Sure, they're leading their division, but team will find some way to blow it

Manager Lou Piniella won't be smiling when the Cubs fail to advance to the postseason, writes msnbc.com contributor Brian Burwell.
Stephen Dunn / Getty Images
OPINION
By Bryan Burwell
NBCSports.com contributor
updated 9:39 p.m. ET Sept. 26, 2007

Bryan Burwell
ST. LOUIS - In this baseball-obsessed town, there’s nothing sadder than the sound of an empty ballpark in the autumn. Yet as the cars on the elevated highway whistle by the home of the defending world champion Cardinals, Busch Stadium is closed for business until next year.

Life changes quickly. A little more than a year ago, the Cards were on an unconscious roll toward an unlikely World Series title and this ballpark was alive with championship noises. Today, the Redbirds are on the road, finishing out the string of an unsuccessful regular season in the unfamiliar role of National League spoilers.

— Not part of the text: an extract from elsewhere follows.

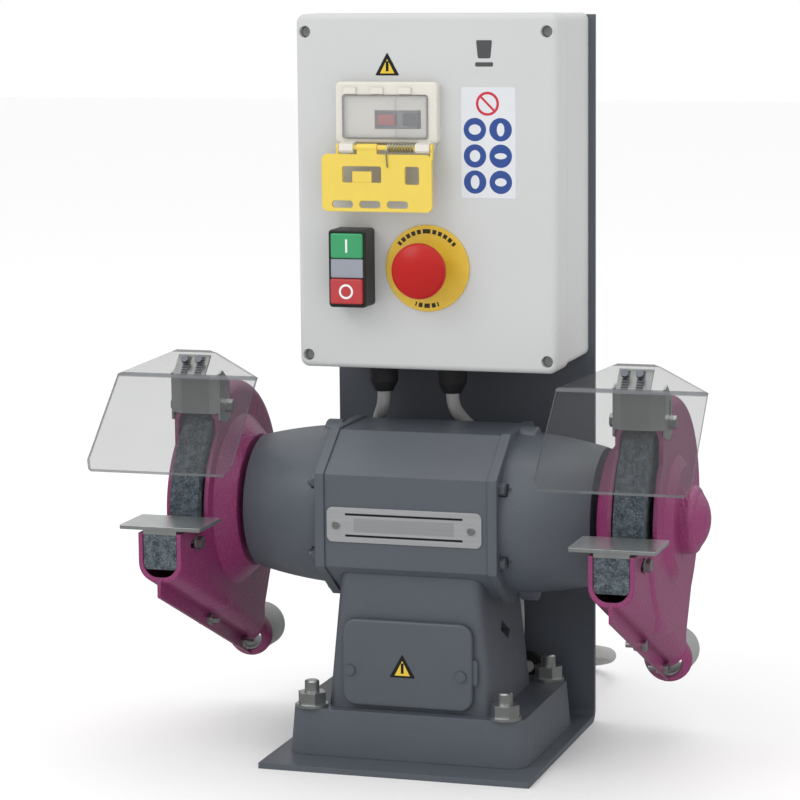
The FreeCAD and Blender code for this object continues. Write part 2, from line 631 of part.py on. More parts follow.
def dust_stub():
    """Round outlet spigot whose neck passes through the chute's rear wall."""
    start = CHUTE_REAR - GUARD_T - 1.5
    tube = cyl((WHEEL_X, CHUTE_REAR, STUB_Z), Y_AXIS, STUB_R, STUB_END - CHUTE_REAR)
    neck = cyl((WHEEL_X, start, STUB_Z), Y_AXIS, STUB_R - 4.05, CHUTE_REAR - start)
    bore = cyl((WHEEL_X, start - 1, STUB_Z), Y_AXIS, STUB_R - 5.5, 60)
    rim = [e for e in tube.Edges if abs(e.BoundBox.YMin - STUB_END) < 0.01]
    return tube.makeFillet(1.0, rim[:1]).fuse(neck).cut(bore).removeSplitter()


# ---------------------------------------------------------------- rests, arresters and shields

def tool_rest():
    """Flat work rest with a tongue and two legs that slide in the guard's mouth."""
    y0, y1 = REST_Y
    top = round_box(WHEEL_X - REST_W / 2, WHEEL_X + REST_W / 2, y0, y1, REST_TOP - REST_T, REST_TOP, Z_AXIS, 2.0)
    x0 = CHUTE_X[0] + GUARD_T + 0.3
    x1 = CHUTE_X[1] - GUARD_T - 0.3
    tongue = box(x0, x1, y0 + 0.6, y1 - 5, MOUTH_TOP - 1.0, REST_TOP - REST_T)
    rest = top.fuse(tongue)
    for leg in (x0, x1 - 2.0):
        rest = rest.fuse(box(leg, leg + 2.0, -88.0, y1 - 5, 144.0, MOUTH_TOP))
    return rest.cut(cyl((x0 - 5, REST_BOLT[0], REST_BOLT[1]), X_AXIS, 2.4, 40)).removeSplitter()


def rest_bolts():
    """Hexagon bolts with washers, one through each wall of the mouth."""
    pieces = []
    y, z = REST_BOLT
    for face, out in ((CHUTE_X[1] + 0.15, 1), (CHUTE_X[0] - 0.15, -1)):
        axis = Vector(out, 0, 0)
        start = Vector(face, y, z)
        pieces.append(ring(tuple(start), axis, 5.4, 2.4, 1.0))
        head = hexagon(tuple(start + axis * 1.0), axis, 8.0, 3.6)
        pieces.append(head.fuse(cyl(tuple(start + axis * 1.0), axis * -1, 2.35, 7.0)).removeSplitter())
    return pieces


def spark_seal():
    """Coarse filler block under the right-hand rest, closing the mouth."""
    x0 = CHUTE_X[0] + GUARD_T + 0.4
    x1 = CHUTE_X[1] - GUARD_T - 0.4
    block = box(x0, x1, MOUTH_Y + 0.6, SEAL_REAR, 137.0, MOUTH_TOP - 1.0)
    return block.makeChamfer(2.0, [e for e in edges_along(block, Y_AXIS) if e.Vertexes[0].Z < 138])


def bent_strip(points, x0, x1, thick):
    """Sheet of one thickness that follows (y, z) points on its outer side."""
    inner = []
    for i, point in enumerate(points):
        before = points[max(i - 1, 0)]
        after = points[min(i + 1, len(points) - 1)]
        way = math.atan2(after[1] - before[1], after[0] - before[0])
        inner.append((point[0] - thick * math.sin(way), point[1] + thick * math.cos(way)))
    return slab(points + inner[::-1], x0, x1)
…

Yet there are plenty of ballparks in the NL in the season’s final days that are full of baseball’s sweetest sounds. Playoff chases and pennant races. Scoreboard watching and nervous tension. The American League has pretty much decided everything. But in the senior circuit, there are seven teams scrambling for four playoff berths, and life couldn’t get much better.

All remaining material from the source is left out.